→ **What the exercise asks**: Look through the entries below and count the lines with the word "code" in them; give only the number.

--- BEGIN Entries ---

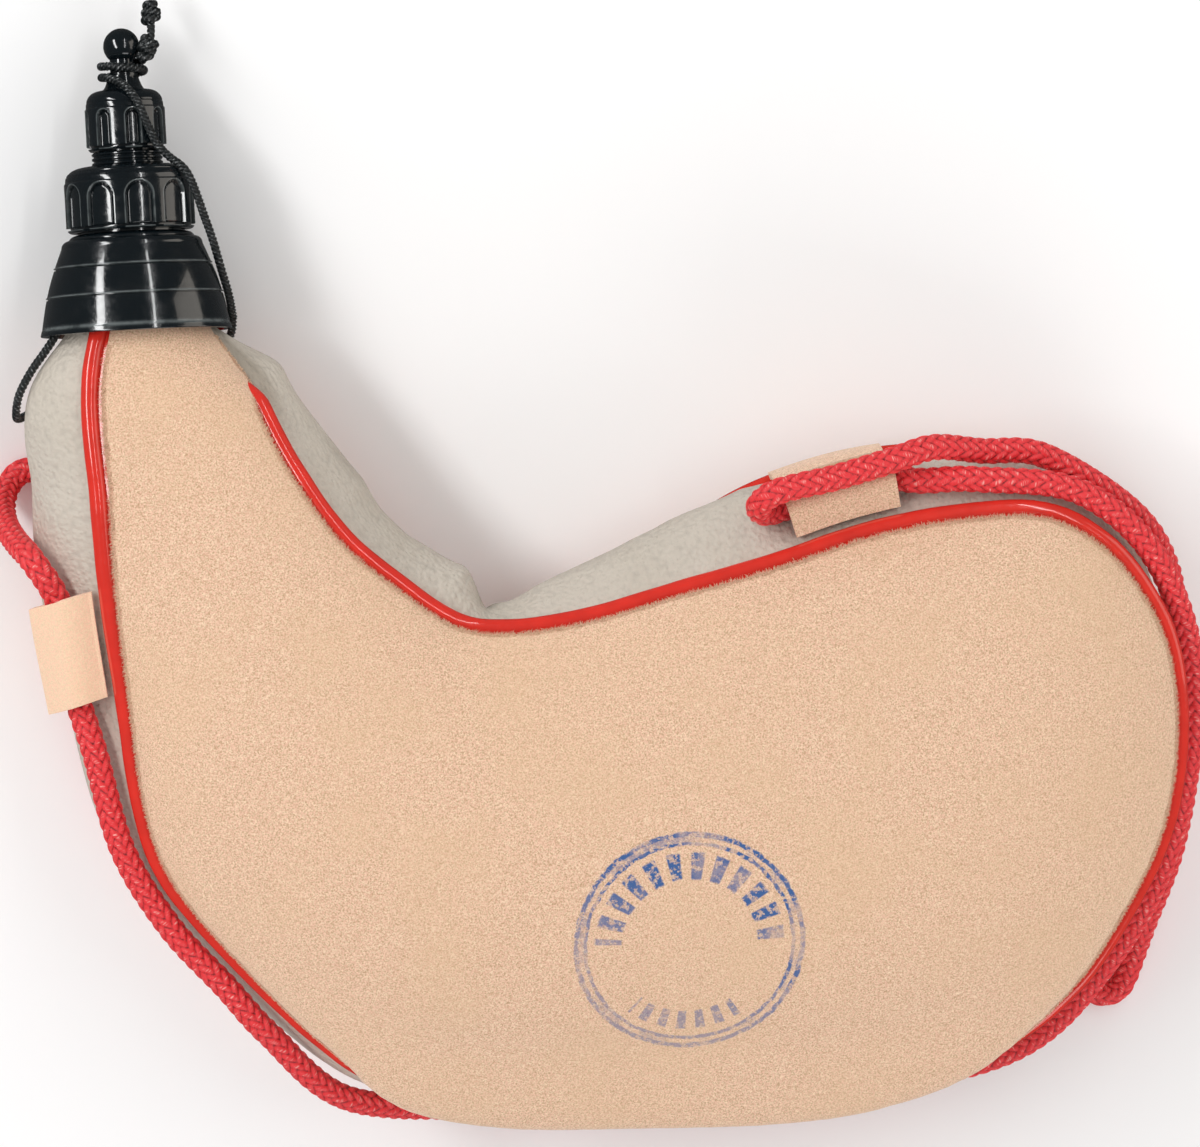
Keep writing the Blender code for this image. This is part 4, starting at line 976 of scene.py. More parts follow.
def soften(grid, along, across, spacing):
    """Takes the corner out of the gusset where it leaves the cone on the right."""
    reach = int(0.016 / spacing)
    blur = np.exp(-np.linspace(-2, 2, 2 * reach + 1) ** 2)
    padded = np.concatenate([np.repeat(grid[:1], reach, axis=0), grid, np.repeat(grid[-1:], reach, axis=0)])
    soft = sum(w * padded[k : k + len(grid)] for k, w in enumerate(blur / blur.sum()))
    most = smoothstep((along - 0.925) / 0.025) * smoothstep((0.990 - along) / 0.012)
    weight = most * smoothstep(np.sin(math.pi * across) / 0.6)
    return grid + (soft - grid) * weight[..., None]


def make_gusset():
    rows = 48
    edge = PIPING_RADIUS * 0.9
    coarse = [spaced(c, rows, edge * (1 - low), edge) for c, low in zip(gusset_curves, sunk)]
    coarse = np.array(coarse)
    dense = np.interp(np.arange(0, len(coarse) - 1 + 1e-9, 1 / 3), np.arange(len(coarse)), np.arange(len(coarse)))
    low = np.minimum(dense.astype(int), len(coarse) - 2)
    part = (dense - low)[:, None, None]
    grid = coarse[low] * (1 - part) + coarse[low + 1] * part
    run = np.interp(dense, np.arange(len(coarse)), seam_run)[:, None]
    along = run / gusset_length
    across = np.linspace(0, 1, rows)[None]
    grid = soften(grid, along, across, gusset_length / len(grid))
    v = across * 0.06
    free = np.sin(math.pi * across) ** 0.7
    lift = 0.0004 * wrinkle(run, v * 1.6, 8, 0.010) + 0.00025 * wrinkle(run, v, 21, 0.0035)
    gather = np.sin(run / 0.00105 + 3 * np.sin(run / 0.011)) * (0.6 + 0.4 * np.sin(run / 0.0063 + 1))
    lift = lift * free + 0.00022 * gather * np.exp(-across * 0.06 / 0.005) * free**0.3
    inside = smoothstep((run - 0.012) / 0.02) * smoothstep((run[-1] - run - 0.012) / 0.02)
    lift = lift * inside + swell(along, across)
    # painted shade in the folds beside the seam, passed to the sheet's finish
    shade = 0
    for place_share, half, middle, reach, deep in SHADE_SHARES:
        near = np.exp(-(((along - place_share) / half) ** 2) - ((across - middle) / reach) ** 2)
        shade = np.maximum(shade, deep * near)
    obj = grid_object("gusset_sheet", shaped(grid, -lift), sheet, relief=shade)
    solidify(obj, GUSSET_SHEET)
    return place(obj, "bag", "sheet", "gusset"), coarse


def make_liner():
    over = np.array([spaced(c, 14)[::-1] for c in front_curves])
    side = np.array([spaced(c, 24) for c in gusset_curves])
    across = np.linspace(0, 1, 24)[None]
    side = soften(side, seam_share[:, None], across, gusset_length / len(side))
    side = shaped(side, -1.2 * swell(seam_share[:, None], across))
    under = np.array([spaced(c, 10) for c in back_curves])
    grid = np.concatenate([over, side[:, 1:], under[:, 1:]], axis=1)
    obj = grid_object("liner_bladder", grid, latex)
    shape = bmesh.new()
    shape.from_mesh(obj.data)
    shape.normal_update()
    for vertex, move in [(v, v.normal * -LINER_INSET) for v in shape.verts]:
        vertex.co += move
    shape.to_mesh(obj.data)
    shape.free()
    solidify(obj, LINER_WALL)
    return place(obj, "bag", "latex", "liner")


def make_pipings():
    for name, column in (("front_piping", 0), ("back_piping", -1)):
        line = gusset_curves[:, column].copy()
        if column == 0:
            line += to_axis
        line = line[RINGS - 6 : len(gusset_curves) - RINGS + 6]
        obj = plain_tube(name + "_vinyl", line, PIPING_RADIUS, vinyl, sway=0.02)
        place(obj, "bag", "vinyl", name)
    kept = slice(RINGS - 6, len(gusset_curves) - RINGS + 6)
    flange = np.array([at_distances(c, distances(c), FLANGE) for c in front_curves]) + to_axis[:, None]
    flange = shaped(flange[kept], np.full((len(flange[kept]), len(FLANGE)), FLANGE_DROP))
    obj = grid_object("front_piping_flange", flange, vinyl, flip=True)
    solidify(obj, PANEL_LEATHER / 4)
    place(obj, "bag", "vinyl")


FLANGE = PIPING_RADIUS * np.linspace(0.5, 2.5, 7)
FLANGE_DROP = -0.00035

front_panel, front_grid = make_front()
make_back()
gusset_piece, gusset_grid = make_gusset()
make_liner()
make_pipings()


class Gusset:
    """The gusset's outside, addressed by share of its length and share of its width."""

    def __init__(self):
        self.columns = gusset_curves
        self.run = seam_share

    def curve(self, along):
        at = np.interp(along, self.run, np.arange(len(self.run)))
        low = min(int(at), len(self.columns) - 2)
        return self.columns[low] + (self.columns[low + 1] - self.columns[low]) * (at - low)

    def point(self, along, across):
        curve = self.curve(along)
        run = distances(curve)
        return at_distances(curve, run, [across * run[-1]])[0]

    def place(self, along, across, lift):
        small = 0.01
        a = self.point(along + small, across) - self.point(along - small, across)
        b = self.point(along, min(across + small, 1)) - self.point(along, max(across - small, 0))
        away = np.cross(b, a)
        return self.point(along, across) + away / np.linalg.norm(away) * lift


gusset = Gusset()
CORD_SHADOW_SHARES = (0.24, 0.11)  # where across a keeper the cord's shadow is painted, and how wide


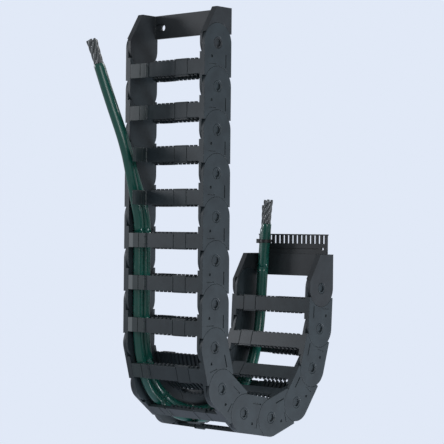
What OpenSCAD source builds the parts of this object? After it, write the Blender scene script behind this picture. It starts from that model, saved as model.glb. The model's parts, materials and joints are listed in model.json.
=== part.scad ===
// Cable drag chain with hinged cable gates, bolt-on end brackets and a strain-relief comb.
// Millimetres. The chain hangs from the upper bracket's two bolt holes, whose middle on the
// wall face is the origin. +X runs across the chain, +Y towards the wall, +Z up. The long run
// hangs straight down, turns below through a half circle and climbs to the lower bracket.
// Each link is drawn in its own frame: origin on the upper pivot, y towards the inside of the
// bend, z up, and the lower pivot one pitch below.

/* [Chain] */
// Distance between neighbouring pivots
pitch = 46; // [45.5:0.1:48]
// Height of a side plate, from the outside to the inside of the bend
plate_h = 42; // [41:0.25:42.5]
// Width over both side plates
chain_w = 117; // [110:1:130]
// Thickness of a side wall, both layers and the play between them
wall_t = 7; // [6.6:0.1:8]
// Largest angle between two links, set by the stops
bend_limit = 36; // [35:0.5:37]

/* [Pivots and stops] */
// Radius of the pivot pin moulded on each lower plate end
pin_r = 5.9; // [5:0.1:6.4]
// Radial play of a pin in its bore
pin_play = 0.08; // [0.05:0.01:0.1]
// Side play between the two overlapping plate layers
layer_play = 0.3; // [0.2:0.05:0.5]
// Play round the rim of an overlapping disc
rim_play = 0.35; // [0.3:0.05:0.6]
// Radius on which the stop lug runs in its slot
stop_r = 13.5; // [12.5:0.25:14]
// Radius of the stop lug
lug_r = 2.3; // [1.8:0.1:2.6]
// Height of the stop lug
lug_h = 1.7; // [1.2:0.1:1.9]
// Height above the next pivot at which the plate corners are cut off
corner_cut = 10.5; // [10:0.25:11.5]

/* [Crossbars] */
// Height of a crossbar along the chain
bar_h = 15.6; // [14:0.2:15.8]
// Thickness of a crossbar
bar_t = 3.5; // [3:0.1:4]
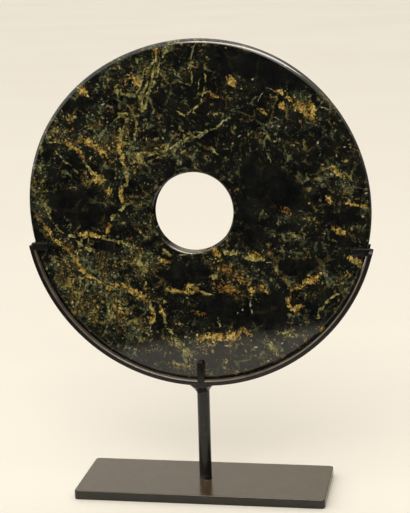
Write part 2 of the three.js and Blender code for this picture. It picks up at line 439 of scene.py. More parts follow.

--- END Entries ---

→ **Answer**: 2